The substantial twenty-first century additions have been thoughtfully connected with the nineteenth century building.

polished wooden floor buttressed by white stone balustrade and covered by a glass roof.

“…one of the world’s largest outdoor self-supporting glass structures ever constructed”, says the National Museum of Singapore website.

But there has been no attempt to hide some new modifications.

Ventilation outlets? On a dark grey wall.

We saw an exhibition of photographs and then dived down into the bowels of the building to visit the Singapore History Gallery. This is an excellent exhibition for people like us who are new to this history. There are two trails to follow, the ‘events’ trail and the ‘personal stories’ trail. Hubble decided to orientate in the island’s history through the events trail. I decided to take the ‘personal stories’ path, attracted by the promise of hearing the stories of people who are not normally heard in traditional history.

We separated and immersed ourselves in the past. An essential device is the free audio-visual guide that is handed to all visitors upon entering the Gallery. It is one of those round your neck, punch in the numbers devices that are in so many museums and galleries now. The device is essential in the Singapore History Gallery because the traditional practice of placing brief descriptions next to artefacts has been completely dropped.

The two trails are woven together by common areas connecting the paths. At these points a visitor can change trails if they wish. I managed to see both trails for the early nineteenth century period.

There is a lot to absorb for the visitor. We had been at the Museum for three hours and both of us felt that we could not absorb any more. As Hubble said, we will probably have to visit it several times before we can finish it.

At home later I was delighted to discover the Friends of the Museums. I have moved a lot in my life having lived in all four eastern states of Australia. The longest I have lived in one abode is five years. One of the important things I have learned from all this moving is to join clubs and other organisations as soon as possible.

Friends of the Museums looks great – free entry, special programs, tours and other goodies to learn more about the history of the area. I can’t wait to join!


11 thoughts on “History in the Building at the National Museum of Singapore

  1. Visiting the National Museum of Singapore was a highlight of my trip for The British Empire and the Great War conference in February. I loved the Singapore History Gallery too (but took the Events path!), and was especially struck by the permanent Food gallery in the older part of the building. Food is so essential to travellers’ experiences of countries, and of course to everyday life as well, but doesn’t seem to get much of a run in museums. It was wonderful to learn more about such a food-centred culture through, well, food.

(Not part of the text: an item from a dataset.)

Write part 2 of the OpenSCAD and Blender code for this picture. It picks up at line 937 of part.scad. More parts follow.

    • It sounds like I’ll be spending hours in the museum. That food gallery sounds interesting. They also seem to have an emphasis on photography which I am looking forward to exploring.

      What WWI stuff should I be exploring in Singapore (even if it is not Singapore related)?

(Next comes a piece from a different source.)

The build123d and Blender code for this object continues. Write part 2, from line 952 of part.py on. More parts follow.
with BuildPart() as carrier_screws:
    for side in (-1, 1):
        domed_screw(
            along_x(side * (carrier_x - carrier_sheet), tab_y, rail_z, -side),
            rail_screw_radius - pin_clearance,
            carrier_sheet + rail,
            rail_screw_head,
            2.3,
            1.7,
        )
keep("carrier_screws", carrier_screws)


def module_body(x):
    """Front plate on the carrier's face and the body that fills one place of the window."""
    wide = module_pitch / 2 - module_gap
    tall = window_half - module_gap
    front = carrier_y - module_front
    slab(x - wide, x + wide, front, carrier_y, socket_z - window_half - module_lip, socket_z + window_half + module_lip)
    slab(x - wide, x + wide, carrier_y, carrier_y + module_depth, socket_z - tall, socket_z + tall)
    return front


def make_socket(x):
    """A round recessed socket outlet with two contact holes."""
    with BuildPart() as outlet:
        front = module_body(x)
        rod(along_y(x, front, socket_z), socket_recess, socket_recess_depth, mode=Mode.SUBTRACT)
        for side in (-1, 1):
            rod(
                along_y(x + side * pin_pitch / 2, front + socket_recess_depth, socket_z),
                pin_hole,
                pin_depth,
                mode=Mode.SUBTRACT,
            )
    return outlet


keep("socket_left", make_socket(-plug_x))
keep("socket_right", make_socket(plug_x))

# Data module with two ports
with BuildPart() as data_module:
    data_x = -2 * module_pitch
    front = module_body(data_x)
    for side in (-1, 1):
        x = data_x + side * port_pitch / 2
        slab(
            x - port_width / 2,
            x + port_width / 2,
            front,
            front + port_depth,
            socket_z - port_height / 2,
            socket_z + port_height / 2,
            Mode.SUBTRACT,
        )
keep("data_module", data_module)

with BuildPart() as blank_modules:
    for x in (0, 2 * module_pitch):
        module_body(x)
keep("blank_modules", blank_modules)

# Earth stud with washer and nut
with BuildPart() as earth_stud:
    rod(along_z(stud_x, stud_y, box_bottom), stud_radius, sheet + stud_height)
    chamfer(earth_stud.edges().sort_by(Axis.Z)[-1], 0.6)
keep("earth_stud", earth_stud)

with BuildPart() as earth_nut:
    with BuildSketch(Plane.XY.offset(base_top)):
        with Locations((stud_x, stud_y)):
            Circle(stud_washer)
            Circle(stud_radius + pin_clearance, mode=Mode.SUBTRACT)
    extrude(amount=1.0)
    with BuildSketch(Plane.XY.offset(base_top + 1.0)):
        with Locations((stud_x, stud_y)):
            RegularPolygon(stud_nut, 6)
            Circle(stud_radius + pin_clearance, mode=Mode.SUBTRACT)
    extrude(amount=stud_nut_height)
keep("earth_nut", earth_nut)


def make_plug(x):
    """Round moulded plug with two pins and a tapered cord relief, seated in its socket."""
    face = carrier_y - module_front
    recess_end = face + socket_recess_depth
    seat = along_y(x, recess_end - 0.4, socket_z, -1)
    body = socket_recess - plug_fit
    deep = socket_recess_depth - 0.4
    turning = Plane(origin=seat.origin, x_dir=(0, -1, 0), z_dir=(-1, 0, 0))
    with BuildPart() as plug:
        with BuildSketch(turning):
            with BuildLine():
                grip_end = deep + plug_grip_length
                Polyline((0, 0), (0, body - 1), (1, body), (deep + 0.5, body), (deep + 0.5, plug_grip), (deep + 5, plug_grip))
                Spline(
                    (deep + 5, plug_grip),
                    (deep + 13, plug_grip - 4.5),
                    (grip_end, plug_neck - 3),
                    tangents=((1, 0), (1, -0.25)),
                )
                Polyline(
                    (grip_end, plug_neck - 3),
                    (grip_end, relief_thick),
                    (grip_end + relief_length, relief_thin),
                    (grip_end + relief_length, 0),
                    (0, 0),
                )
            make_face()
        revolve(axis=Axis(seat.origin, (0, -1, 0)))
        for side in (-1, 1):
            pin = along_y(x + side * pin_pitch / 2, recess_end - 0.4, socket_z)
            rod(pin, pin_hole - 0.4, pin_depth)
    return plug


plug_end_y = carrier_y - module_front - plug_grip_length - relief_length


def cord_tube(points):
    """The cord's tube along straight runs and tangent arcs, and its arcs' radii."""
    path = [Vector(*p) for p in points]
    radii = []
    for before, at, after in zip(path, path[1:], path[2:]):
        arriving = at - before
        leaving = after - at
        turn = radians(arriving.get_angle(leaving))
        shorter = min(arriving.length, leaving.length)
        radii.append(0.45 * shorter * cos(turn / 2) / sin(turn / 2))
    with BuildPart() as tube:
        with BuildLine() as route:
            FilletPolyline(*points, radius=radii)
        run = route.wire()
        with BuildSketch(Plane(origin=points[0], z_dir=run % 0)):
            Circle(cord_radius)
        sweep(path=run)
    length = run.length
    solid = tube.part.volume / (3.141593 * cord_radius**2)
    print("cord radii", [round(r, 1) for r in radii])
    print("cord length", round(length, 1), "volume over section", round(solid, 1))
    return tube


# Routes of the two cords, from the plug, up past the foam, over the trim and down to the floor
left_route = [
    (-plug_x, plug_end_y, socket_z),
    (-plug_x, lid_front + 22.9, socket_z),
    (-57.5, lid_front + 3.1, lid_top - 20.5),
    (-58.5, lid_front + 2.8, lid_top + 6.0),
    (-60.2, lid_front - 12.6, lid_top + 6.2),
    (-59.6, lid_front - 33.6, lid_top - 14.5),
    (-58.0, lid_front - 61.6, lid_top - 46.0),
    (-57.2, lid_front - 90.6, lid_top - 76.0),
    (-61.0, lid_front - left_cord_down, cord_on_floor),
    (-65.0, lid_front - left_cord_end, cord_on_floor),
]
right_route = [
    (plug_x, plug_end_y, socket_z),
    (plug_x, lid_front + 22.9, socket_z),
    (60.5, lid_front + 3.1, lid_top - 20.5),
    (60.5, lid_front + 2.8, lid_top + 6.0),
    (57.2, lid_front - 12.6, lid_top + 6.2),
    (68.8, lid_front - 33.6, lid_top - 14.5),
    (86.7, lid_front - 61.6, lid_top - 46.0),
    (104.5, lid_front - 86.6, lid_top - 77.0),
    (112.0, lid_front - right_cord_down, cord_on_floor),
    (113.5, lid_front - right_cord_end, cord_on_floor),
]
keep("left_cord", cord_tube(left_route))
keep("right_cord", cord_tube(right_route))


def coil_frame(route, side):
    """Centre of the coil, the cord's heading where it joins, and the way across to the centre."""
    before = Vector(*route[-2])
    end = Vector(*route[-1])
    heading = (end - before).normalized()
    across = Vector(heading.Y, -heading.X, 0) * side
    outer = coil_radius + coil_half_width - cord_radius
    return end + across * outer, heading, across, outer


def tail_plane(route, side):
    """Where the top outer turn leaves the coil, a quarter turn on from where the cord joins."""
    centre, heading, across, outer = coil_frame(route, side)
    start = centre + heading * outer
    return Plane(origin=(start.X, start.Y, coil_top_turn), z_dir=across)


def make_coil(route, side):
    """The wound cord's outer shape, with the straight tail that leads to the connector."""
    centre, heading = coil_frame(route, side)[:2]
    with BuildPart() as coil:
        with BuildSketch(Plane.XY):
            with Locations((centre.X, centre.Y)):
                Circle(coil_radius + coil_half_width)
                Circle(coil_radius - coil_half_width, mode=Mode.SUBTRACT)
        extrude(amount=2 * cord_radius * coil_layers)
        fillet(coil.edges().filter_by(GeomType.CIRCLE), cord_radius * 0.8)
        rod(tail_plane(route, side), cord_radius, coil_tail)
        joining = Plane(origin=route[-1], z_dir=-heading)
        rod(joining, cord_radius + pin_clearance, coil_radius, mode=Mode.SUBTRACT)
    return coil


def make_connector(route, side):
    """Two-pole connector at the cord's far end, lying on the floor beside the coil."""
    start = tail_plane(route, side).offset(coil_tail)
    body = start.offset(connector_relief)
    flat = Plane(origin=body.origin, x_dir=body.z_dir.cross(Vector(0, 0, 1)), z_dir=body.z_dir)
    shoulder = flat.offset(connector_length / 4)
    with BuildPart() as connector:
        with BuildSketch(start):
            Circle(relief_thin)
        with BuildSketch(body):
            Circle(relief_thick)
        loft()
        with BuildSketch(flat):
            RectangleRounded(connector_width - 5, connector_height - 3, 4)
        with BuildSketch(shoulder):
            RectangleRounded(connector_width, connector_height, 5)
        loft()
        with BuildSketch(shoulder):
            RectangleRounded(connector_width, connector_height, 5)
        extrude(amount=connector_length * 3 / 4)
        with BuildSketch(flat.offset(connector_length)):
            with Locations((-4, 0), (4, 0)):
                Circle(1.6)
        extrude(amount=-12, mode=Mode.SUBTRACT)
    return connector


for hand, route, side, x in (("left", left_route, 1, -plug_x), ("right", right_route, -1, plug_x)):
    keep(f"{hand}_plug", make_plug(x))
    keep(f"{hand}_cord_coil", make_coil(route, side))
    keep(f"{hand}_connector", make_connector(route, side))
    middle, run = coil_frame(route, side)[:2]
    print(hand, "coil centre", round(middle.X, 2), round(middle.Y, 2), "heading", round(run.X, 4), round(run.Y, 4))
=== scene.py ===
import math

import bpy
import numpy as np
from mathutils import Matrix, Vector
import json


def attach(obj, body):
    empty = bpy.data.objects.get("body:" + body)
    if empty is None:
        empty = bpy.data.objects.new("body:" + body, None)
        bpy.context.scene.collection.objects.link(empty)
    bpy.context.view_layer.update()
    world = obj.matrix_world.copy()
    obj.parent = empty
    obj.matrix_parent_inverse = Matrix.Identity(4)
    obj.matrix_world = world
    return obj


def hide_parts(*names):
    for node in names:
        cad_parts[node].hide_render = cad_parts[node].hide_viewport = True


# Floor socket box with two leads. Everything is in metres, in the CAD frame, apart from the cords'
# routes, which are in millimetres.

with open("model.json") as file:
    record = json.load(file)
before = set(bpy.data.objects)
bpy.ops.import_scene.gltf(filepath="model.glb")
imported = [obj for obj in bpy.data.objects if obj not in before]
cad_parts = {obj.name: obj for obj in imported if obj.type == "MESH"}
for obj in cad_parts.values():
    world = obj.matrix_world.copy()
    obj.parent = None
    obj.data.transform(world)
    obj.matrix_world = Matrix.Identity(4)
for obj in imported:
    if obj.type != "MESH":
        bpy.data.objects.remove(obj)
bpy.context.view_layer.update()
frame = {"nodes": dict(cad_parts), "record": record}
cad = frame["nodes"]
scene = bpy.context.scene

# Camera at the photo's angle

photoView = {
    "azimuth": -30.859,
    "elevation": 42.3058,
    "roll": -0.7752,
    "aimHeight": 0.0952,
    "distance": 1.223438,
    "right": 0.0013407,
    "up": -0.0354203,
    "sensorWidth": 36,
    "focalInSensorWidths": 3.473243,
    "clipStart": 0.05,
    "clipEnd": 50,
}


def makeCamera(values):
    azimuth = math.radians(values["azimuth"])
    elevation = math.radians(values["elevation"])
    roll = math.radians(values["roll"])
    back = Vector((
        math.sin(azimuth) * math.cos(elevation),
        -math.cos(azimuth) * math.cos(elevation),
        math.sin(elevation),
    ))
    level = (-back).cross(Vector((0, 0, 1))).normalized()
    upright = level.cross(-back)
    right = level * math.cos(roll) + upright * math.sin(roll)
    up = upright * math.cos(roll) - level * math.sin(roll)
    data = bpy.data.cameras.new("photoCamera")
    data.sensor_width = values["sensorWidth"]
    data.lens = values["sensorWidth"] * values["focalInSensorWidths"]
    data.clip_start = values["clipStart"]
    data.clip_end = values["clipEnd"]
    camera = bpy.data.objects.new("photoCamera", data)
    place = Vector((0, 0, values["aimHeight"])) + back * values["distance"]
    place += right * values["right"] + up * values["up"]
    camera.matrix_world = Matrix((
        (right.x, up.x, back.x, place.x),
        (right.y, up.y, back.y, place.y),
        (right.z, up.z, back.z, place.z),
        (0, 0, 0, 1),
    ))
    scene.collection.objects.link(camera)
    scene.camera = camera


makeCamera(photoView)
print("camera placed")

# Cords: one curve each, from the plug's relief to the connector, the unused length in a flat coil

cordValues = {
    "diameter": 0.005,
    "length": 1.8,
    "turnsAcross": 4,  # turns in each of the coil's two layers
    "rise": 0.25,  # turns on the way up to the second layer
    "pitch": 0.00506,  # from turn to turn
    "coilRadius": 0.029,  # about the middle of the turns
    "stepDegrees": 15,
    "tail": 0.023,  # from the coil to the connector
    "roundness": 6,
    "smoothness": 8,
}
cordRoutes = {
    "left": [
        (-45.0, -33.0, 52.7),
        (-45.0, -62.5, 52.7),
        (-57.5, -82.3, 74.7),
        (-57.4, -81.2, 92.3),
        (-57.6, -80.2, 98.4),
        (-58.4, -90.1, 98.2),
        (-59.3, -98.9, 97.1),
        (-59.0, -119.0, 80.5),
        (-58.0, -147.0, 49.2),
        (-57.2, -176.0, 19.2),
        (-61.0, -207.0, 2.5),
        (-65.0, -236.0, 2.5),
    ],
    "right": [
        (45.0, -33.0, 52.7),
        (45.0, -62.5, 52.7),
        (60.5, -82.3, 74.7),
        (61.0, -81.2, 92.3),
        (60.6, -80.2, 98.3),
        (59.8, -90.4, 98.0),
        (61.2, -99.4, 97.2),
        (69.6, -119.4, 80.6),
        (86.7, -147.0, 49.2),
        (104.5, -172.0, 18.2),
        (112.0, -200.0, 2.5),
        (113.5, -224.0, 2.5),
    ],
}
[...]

      • Thanks for the link to that museum. I have to attend to household affairs before I can really get into finding out more about Singapore’s history, but I have found a museum that I think not many people would know about. Looking forward to visiting it.


  2. In our four days we didn’t get to that museum … So much to see … But we did go to the Singapore Art Museum which I really loved. It and the building. Also loved the Botanic Gardens … Though the humidity!!


    • Carrying around water is essential, especially in the Botanical Gardens. The humidity has not hit me in the stomach like when I first visited here. We were living in Hobart then. I suppose that is because we have since lived in Far North Qld so we have experienced humid living.


      • That’s good then. As a Queenslander I’ve experienced humid living and just know it’s not for me. It just doesn’t agree with me. I think it’s one of the reasons I’ve travelled very little in SE Asia.

        BTW I wrote a post on my blog .. In July … About our visit to the Art Museum.


      • There are soooo many blog posts from blogger friends that I have missed in the last few months. As you can imagine it has been hectic and I have had to be very disciplined with my time. I must read your series on early twentieth-century Australian writers.

        I have read your post, ‘The meeting of art and literature, at the Singapore Art Museum‘ which was very interesting. This place certainly seems to be one for people who enjoy museums.


      • Oh I know, Yvonne. We’ve travelled a lot this year – as well as short trips to Thredbo and Southern Highlands, we’ve had 10 days in Singapore-Koh Samui, three weeks in North America and 10 days in Port Macquarie. I feel like the year must surely be near the end! Anyhow, as a result I’ve been very behind reading too – hence only finally getting to your news now (though Elizabeth had of course told us about your having to give up AWW).

        As for the the series on early Aus writers, I’m planning another one for this Monday. I’m enjoying them – though my research is light on, not the depth you’re doing.